Submitted for your scaling pleasure:

  • Google's code base receives 20+ code changes per minute and 50% of the files change every month. Learn how they test all that. Graph analysis? Of course.
  • Quatrains of quotably quotable quotes:
    • mehals: Reading the AmazonStorage Wiki and Game of Thrones. Lannister took a query as an insult to their scalability, laid siege to House Oracle.
    • jfpaccini: Werner Vogels at #awssummit: big data is one of the strongest driver to cloud computing.
    • johncmunoz: The average obscures the sexiness in your data. Show the distribution in your #bigdata. #SAS #Tableau #JMP #R, even #Excel will do.
    • Boss1881: The era of cloud-computing is approaching, but some are concerned - can wireless carriers keep up with network and data demands
    • bernardlunn: Just saw the Fail Whale (very briefly, well done scalability engineers), felt like old times
    • jfpaccini: Werner Vogels at #awssummit: big data is one of the strongest driver to cloud computing.
    • cloudcompete: Petabytes aren't cool... you know what's cool, Exabytes. #bigdata
  • Achievements for this week: Instagram: We have 5M users, nearly 100M photosFacebook Nears 700 Million Users Worldwide
  • Did hell freeze over? iCloud Uses Windows Azure Services For Hosting Data. Hard to believe 1) it costs $$$ 2) Apple doesn't see this a core competency 3) Apple hates MS. Easy to believe 1) shorter time to market 2) Apple requires geographical redundancy and only has only one datacenter location.
  • Sweet article by Peter Hizalev on Scaling Redis by adding a consistent hashing layer to Redis. With a goal of providing generalized Google Instant type results, Meshin turned to an in-memory database using a scale-out approach on commodity hardware. Redis was chosen, but a growable sharding scheme was needed  and the solution is talked about in detail.  The system has 14 nodes each with 96GB of RAM — this amounts a total of 1.3TB. The nodes have 16 hardware threads each. We deployed 160 partitions each replicated twice. Useful Redis related discussion in the comments as well.
  • Cache me if you can. Benjamin Pollack talks about how they changed Kiln to cache LINQ database entities in Memcache, which cut the amount of data pulled rom SQL by 75%.
  • Scaling SQL Server: Growing Out. Jeremiah Peschka says scaling reads is easy, cache. How do you scale writes? Some techniques: use a write master; write to many servers; use a specialty store.
  • deviantART shows how to repel an attack using spam counters to bounce bots who favorite too much. 

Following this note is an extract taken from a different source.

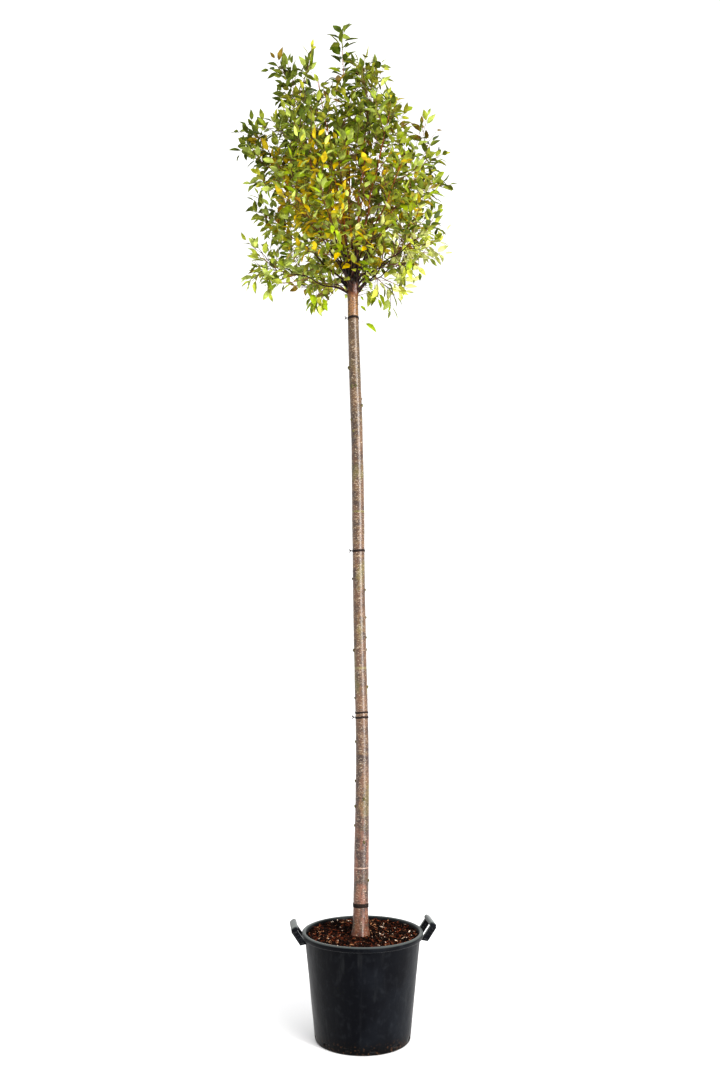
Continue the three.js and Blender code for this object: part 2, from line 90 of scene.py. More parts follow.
RINGS = [
    dict(name="top", count=1, centre_x=-0.078, reach=0, height=3.636, tilt=0, tilt_side=0, stagger=0,
         turn=0, start=2.750, foot=0, enter=0.2, bow=0),
    dict(name="upper", count=5, centre_x=-0.107, reach=0.178, height=3.468, tilt=0.026, tilt_side=175,
         stagger=0, turn=178, start=2.734, foot=0.011, enter=0.18, bow=-0.02),
    dict(name="middle", count=6, centre_x=-0.072, reach=0.330, height=3.232, tilt=0.020, tilt_side=180,
         stagger=0.020, turn=180, start=2.704, foot=0.012, enter=0.2, bow=-0.02),
    dict(name="side", count=5, centre_x=-0.054, reach=0.362, height=2.985, tilt=0.010, tilt_side=180,
         stagger=0.020, turn=158, start=2.674, foot=0.012, enter=0.2, bow=-0.02),
    dict(name="lower", count=5, centre_x=-0.054, reach=0.322, height=2.778, tilt=0.020, tilt_side=0,
         stagger=-0.025, turn=184, start=2.642, foot=0.011, enter=0.2, bow=-0.07),
]
BOW_LIFT = 0.6
# height, X of the crown's middle, radius
CROWN_OUTLINE = [
    (2.585, -0.045, 0.200), (2.700, -0.064, 0.365), (2.860, -0.052, 0.420), (3.120, -0.060, 0.432),
    (3.310, -0.090, 0.405), (3.390, -0.112, 0.290), (3.560, -0.140, 0.240), (3.610, -0.132, 0.190),
    (3.650, -0.082, 0.104), (3.740, -0.078, 0.092),
]
CROWN_MIDDLES = [(height, middle) for height, middle, _ in CROWN_OUTLINE]
CROWN_RADII = [(height, radius) for height, _, radius in CROWN_OUTLINE]
CROWN_FOOT = CROWN_OUTLINE[0][0]
CROWN_WAIST = 3.0
CROWN_HALF_HEIGHT = 0.6
CROWN_ROUNDING = 0.5
GAP = 0.0003
BOUGH_CLEAR = 0.014
SPACE_GAP = 0.003

SEED = 41
TWIGS = 7
TWIGS_FROM = 0.05
TWIGS_OVER = 0.82
TWIG_SPIRAL = 137.5
TWIG_ANGLE = 56
TWIG_ANGLE_FALL = 18
TWIG_LENGTH = 0.210
TWIG_LENGTH_FALL = 0.5
TWIG_LIFT = 0.2
TWIG_TRIES = (1, 0.75, 0.55)
LINE_STEPS = 8

# Finer growth, in this file only

# share of the limb's length, radius
LIMB_RADII = [(0, 0.0056), (0.05, 0.0042), (0.25, 0.0029), (0.7, 0.0019), (1, 0.0010)]
LIMB_STEPS = 26
LIMB_SIDES = 8
SWAY = 0.006
SWAY_TAIL = 0.17
SWAY_TAIL_SHARE = 0.1
SWAY_RUN = 1.2
SWAY_WAVES = (17, 13)
SWAY_PHASES = (1.7, 2.1)
TWIG_FOOT_RADIUS = 0.0019
TWIG_TIP_RADIUS = 0.0008
SPRIG_FOOT_RADIUS = 0.0011
SPRIG_TIP_RADIUS = 0.0006
SHOOT_FOOT_RADIUS = 0.0014
# kind of growth: points along it, radius at its foot and tip, sides
GROWTH = {
    "twig": (6, TWIG_FOOT_RADIUS, TWIG_TIP_RADIUS, 5),
    "leader": (4, TWIG_TIP_RADIUS, SPRIG_TIP_RADIUS, 5),
    "sprig": (4, SPRIG_FOOT_RADIUS, SPRIG_TIP_RADIUS, 4),
    "shoot": (4, SHOOT_FOOT_RADIUS, SPRIG_TIP_RADIUS, 5),
}
SPRIG_SPACING = 0.036
STEM_SPRIG_SPACING = 0.040
# height, how much closer together side twigs stand there
SPRIG_DENSITY = [(2.9, 1.05), (3.15, 1.3), (3.4, 1.55), (3.7, 1.5)]
SPRIG_LENGTH = 0.085
SPRIG_ANGLE = 46
SPRIG_LIFT = 0.5
SPRIG_TRIES = (1, 0.7, 0.45)
SPRIG_CLEAR = 0.012
SPRIG_BOW = 0.05
SPRIG_LEAVES_FROM = 0.22
SPRIG_LEAF_SIZE = 0.95
BARE_SHARE = 0.09
LEAF_SPACING = 0.0124
LEADER_LENGTH = 0.055
LEADER_LENGTHS = (0.7, 1.2)
LEADER_RISE = 0.8
LEADER_BOW = 0.03
YOUNG_SPACING = LEAF_SPACING * 0.9
TOP_LEADER = 0.045
LEADER_FROM = 0.76
LEADER_DRESSED = 0.28
LEADER_LEAF_SPACING = 0.0068
LEADER_LEAF_WIDTH = 0.56
# low limb: how many twigs hang from it, between which shares of its length
HANGING = {
    "lower_1": (7, 0.26, 0.66), "lower_2": (3, 0.5, 1.0), "lower_3": (4, 0.45, 1.0),
    "lower_4": (4, 0.45, 1.0), "lower_5": (3, 0.4, 1.0),
}
HANGING_REACH = 0.06
HANGING_LENGTHS = (0.045, 0.095)
DROOP = 0.7
LEAF_SPIRAL = 144
LEAF_LENGTH = 0.050
LEAF_WIDTH = 0.46
STALK_LENGTH = 0.010
LEAF_APART = 0.009
LEAF_REACH = 0.012
LEAF_CLEAR = 0.008
ODD_LEAVES = 0.22
OUTLINE_REACH = -0.024
OUTLINE_RAGGEDNESS = 0.080
OUTLINE_GRAIN = 10
INSIDE = 0.42
INSIDE_BARE = 0.5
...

  • Heaps of trouble in this Reddit thread: Erlang memory architecture vs Java memory architecture: "the simple fact that heaps are private to a thread relieves the threads of all forms of lock checking on their own data. Add to that the fact that there are no destructive writes. Good discusion of  memory management, tasks, flow control, queue depths, and other tasty issues.
  • Which is a better compiler, V8 or GCC? V8 is faster than GCC says Andy Wingo in a conroversial benchmark that found V8's compiled result is simply better. As you might imagine the reaction was, well, intense.

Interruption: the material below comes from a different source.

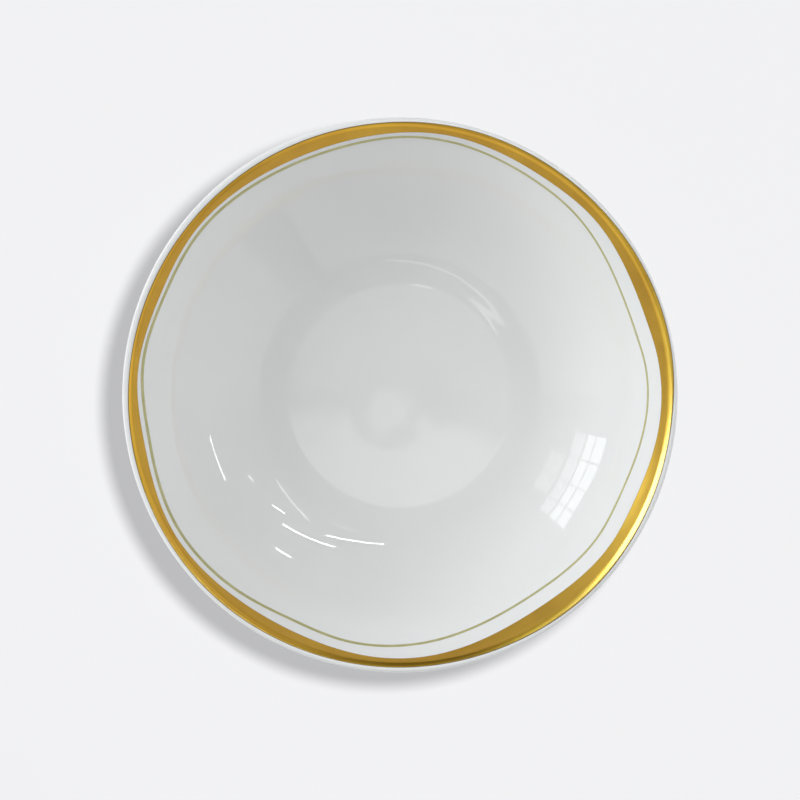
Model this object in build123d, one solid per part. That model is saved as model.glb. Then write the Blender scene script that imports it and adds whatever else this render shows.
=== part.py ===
from build123d import *
import math
import os

# Porcelain serving bowl, in millimetres.
# The foot stands on the plane Z = 0, and the Z axis is the axis that the bowl was turned on.
# Profiles are drawn as (radius, height) and then revolved about Z.

# Overall sizes
RIM_DIAMETER = 270.0
BOWL_HEIGHT = 72.0

# Foot ring and the recess inside it
FOOT_DIAMETER = 116.0
FOOT_RING_WIDTH = 4.6
FOOT_EDGE_ROUND = 1.1
RECESS_DEPTH = 5.4
RECESS_DOME = 0.8
RECESS_FILLET = 2.5

# Floor and wall
FLOOR_THICKNESS = 5.0
HAUNCH_THICKNESS = 5.2
WALL_THICKNESS = 4.4
WELL_OVERHANG = 5.0
WELL_RISE = 6.0
SHOULDER_INSET = 30.4
SHOULDER_DROP = 30.0

# Lip: the inside rolls over the top, then a tighter round leads to the outer wall
LIP_SLOPE = 55.0
LIP_ROLL_RADIUS = 4.4
LIP_EDGE_RADIUS = 1.5

# Coatings
GLAZE_THICKNESS = 0.4
BARE_FOOT_HEIGHT = 1.2
PAINT_THICKNESS = 0.2
PAINT_CLEARANCE = 0.02

# Room above the lip for the shapes that cut the painted rings
AIR_MARGIN = 5.0

# Spans of the splines that run parallel to the wall's surfaces
PARALLEL_STEPS = 24

# Fine line: the width of the brush stroke
LINE_WIDTH = 1.35

# Brushed outlines as (bearing in degrees, distance in from the crest of the lip).
# Both edges of the gold and the line wander, because they are drawn freehand.
GOLD_OUTER_EDGE = [
    (0, 0.5),
    (45, 0.3),
    (75, 0.3),
    (90, 0.8),
    (115, 1.3),
    (150, 1.6),
    (180, 1.4),
    (200, 0.8),
    (222, 0.3),
    (240, 0.6),
    (270, 1.1),
    (290, 1.1),
    (315, 0.4),
    (335, 0.9),
]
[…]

  • 12 videos from the Data Scientist Summit 2011
  • Yes, You Can Run 18 Static Sites on a 64MB Link-1 VPS says LowEndBox. No, not using Apache. Use: Debian 5, Lighttpd, WordPress, MySQL and PHP in CGI/FastCGI mode. Have to say when I saw MySQL I was quite doubtful, but they show you how. The conclusion: 64MB is more than enough to serve a few low traffic static websites. You can actually run a few WordPress sites with a few hundred visitors a day — at the price equivalent to many heavily oversold shared hosting and you get root access! On Hacker News.

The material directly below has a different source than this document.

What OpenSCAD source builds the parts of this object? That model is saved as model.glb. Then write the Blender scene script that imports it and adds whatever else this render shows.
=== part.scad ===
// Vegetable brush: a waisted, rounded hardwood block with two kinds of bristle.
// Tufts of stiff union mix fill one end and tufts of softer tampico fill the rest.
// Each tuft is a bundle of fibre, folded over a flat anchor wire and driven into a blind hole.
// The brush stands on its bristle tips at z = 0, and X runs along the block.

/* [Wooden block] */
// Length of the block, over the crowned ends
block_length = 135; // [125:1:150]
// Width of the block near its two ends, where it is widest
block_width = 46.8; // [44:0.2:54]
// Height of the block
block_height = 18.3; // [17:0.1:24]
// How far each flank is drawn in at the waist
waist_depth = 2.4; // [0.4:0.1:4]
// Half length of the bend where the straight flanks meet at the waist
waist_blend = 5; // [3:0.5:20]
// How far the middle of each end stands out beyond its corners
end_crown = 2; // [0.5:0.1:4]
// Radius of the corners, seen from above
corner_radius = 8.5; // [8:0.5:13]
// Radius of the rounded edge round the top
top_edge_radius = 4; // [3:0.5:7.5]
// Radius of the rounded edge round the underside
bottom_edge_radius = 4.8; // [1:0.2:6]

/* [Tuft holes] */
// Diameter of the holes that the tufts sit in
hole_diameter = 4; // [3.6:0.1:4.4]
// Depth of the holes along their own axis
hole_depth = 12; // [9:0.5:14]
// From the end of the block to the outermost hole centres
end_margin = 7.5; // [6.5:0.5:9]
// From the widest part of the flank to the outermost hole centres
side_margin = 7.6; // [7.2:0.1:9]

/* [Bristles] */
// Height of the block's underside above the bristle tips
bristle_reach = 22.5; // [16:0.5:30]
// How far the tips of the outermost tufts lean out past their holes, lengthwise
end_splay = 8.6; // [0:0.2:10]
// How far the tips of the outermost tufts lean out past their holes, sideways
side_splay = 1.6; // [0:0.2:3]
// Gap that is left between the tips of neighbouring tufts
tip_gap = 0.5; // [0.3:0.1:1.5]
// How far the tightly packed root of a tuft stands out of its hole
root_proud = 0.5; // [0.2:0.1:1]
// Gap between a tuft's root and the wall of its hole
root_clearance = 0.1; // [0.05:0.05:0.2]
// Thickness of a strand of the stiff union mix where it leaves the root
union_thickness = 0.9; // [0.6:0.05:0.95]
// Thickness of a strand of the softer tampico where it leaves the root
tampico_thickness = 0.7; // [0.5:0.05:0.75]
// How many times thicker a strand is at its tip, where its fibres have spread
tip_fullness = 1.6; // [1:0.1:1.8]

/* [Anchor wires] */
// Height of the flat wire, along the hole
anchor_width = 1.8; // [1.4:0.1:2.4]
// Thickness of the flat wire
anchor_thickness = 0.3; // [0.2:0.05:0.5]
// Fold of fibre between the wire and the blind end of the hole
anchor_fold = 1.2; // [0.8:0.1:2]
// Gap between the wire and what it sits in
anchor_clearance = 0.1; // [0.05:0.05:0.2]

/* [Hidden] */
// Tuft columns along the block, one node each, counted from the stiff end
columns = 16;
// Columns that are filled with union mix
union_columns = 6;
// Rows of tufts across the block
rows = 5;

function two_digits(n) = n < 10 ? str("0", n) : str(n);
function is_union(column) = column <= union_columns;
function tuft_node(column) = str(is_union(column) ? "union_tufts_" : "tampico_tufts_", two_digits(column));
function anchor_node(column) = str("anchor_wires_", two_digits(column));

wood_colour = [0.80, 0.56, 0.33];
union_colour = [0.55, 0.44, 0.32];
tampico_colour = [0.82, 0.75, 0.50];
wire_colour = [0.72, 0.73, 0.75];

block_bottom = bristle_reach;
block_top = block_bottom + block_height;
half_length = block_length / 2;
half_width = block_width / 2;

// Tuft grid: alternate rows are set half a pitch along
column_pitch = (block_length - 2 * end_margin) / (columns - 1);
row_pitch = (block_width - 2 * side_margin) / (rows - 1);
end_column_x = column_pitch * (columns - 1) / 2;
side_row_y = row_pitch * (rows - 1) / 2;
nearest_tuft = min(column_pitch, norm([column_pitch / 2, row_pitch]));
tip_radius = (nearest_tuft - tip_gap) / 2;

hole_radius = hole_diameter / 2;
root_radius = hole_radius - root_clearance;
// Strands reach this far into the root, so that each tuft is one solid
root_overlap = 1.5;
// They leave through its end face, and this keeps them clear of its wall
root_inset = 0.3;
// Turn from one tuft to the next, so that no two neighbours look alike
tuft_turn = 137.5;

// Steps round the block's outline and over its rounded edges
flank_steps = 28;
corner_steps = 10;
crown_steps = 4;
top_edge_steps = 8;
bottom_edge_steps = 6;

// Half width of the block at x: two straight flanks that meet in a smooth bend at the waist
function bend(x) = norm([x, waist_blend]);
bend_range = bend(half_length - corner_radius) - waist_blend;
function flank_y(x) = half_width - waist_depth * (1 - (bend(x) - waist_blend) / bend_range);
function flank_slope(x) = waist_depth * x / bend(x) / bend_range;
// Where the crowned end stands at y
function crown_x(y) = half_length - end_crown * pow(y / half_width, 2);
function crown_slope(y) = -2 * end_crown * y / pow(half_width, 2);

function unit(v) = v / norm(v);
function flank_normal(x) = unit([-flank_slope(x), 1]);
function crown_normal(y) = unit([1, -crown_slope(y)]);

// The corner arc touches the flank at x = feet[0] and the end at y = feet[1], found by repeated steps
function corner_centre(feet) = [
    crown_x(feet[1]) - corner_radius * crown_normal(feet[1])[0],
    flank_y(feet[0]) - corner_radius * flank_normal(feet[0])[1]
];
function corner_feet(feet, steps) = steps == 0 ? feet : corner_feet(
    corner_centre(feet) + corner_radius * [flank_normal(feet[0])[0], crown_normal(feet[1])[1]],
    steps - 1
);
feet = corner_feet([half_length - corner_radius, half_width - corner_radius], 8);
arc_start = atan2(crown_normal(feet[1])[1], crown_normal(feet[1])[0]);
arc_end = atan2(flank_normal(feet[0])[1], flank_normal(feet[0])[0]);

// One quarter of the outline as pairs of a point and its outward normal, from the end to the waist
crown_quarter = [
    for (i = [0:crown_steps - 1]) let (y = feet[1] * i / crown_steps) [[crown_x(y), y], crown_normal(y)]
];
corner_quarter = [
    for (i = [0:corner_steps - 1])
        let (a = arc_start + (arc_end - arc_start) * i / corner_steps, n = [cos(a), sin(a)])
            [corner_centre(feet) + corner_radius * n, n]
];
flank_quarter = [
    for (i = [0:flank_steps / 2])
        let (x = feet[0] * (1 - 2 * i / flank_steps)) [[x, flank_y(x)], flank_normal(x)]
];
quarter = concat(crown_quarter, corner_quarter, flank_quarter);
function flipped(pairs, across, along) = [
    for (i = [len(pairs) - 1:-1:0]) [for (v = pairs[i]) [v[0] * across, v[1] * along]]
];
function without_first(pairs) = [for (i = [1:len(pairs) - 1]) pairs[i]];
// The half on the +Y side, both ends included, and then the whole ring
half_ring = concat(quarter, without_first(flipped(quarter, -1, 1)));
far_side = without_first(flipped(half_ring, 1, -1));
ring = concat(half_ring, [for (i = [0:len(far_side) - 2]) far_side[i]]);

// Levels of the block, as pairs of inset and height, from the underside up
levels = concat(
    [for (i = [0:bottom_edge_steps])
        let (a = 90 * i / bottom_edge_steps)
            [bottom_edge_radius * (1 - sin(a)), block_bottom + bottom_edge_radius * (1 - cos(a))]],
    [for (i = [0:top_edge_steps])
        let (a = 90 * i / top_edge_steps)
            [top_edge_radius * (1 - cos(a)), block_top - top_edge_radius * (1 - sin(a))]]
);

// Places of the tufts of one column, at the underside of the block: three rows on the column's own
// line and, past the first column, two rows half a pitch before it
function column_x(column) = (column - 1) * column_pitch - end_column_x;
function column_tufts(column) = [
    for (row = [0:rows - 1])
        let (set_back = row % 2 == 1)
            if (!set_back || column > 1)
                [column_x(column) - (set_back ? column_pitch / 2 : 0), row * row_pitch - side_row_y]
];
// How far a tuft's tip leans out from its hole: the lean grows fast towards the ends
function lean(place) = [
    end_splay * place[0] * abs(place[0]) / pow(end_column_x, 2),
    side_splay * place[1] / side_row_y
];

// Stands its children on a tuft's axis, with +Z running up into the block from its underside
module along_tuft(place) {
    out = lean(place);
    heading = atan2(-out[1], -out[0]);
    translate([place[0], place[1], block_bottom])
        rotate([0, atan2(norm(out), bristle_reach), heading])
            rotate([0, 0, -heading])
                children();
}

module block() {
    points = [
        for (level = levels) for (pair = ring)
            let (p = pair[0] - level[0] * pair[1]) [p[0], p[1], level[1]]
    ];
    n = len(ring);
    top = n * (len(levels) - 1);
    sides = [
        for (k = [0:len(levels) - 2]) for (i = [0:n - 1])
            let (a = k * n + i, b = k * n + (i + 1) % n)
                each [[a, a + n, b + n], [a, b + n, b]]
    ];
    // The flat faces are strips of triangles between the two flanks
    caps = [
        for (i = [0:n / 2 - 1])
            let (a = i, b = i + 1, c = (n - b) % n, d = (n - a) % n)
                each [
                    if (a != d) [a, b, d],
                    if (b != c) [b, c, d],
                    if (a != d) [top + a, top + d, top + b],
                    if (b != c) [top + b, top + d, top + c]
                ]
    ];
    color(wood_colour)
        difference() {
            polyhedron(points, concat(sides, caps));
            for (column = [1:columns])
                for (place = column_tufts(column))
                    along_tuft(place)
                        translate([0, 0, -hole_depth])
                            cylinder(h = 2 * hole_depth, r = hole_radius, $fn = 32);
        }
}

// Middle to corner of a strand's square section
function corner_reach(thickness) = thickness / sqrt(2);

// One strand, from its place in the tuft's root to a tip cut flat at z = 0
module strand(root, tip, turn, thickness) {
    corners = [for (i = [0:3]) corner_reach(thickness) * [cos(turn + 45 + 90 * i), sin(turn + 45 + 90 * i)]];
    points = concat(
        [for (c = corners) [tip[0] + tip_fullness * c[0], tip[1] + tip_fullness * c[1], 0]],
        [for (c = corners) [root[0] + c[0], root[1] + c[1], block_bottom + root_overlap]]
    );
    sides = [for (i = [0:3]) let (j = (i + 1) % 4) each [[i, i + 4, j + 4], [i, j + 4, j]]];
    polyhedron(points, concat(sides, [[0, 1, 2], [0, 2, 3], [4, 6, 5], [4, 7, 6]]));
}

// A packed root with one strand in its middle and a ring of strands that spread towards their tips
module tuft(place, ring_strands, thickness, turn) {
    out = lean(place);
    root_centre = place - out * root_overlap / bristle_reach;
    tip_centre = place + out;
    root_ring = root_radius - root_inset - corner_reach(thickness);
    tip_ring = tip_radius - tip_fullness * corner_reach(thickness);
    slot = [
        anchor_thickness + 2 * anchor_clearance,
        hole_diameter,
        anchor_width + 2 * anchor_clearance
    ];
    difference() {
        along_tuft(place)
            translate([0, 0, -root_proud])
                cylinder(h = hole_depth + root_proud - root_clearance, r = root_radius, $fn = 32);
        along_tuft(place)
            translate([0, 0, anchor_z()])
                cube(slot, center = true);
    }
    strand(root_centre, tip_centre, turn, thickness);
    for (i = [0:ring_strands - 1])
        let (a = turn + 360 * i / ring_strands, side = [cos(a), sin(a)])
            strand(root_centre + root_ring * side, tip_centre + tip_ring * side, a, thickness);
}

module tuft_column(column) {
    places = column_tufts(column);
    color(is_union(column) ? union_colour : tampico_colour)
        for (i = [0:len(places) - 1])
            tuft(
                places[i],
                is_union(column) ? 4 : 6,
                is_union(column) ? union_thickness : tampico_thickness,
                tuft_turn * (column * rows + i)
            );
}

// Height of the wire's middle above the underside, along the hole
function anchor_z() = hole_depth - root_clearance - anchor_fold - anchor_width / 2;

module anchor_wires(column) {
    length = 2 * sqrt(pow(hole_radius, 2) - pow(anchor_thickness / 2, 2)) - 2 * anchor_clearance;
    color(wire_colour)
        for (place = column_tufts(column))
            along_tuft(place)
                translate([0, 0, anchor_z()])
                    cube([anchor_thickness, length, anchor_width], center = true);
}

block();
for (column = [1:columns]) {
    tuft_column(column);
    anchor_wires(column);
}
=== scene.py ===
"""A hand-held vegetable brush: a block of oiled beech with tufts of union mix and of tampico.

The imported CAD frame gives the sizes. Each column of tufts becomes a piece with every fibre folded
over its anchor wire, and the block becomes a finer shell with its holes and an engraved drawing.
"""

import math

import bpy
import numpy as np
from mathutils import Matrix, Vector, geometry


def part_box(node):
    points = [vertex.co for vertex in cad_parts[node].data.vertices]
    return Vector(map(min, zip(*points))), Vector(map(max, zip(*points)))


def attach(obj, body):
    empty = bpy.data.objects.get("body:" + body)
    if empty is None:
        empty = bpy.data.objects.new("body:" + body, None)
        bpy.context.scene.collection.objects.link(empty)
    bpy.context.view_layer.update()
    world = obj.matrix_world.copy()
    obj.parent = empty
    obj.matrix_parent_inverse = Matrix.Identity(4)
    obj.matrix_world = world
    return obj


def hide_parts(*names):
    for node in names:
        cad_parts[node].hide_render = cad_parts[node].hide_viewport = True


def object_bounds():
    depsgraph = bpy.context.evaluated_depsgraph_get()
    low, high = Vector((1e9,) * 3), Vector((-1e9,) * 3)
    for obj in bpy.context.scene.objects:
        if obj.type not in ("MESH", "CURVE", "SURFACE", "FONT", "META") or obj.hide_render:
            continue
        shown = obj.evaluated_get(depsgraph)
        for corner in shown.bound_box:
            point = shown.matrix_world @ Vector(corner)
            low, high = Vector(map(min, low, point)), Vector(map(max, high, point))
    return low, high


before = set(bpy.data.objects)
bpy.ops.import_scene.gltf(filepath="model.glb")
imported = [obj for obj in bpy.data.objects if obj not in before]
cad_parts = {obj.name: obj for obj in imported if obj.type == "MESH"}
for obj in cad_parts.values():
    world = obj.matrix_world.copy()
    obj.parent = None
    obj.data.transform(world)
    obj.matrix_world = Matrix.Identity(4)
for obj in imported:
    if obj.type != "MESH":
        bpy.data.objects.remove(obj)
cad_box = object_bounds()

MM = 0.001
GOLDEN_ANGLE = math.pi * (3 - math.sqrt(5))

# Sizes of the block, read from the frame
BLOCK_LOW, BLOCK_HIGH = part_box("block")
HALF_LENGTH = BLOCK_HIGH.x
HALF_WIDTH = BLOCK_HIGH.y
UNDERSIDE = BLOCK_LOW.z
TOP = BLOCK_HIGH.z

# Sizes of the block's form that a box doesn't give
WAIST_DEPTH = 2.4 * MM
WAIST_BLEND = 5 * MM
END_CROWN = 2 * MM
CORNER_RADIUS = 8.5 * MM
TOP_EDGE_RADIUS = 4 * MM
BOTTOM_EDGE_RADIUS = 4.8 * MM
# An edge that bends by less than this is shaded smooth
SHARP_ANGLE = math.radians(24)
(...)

  • smhasher - A code library for testing hash functions. Hash functions are hard to test. This is nice looking library that can make it easy to run a lot of different tests you may not have even thought about.
  • Multicore Garbage Collection with Local Heaps.  A garbage collector with local per-processor heaps can outperforma stop-the-world parallel garbage collector in raw parallel throughput, and exhibits more robust performance through having fewerall-core synchronisations
  • Why SQL Sucks for NoSQL Unstructured Database. Nuno Job with a great checklist of things to look for on a query language for unstructured information: Navigation Language, Data Model, Regular expressions, Lambdas, High order functions, Functional flavor, Good string handling, Modules so you can build your own libraries, App Server aware: has functions that serve REST.
  • Omar Al Zabir with a A Simple Way to Cache Objects and Collections for Greater Performance and Scalability. After implementing caching, it became significantly faster, around 32 requests/sec. Page load time decreased significantly as well to 0.41 sec only. During the load test, CPU utilization was around 60%.
  • eHarmony Switches from Cloud to Atom Servers. We were paying huge amounts for a few hours of compute in the cloud,” says Cormac Twomey, director of software engineering at eHarmony. “We worked closely with SeaMicro to bring the SM10000 servers in-house, and since then we have enjoyed a dramatic reduction in operating expense and have seen a substantial reduction in variability around job completion times. We now have an additional 20 hours of compute per-day at our disposal.” Will this tactic work as well for real-time loads is a good question?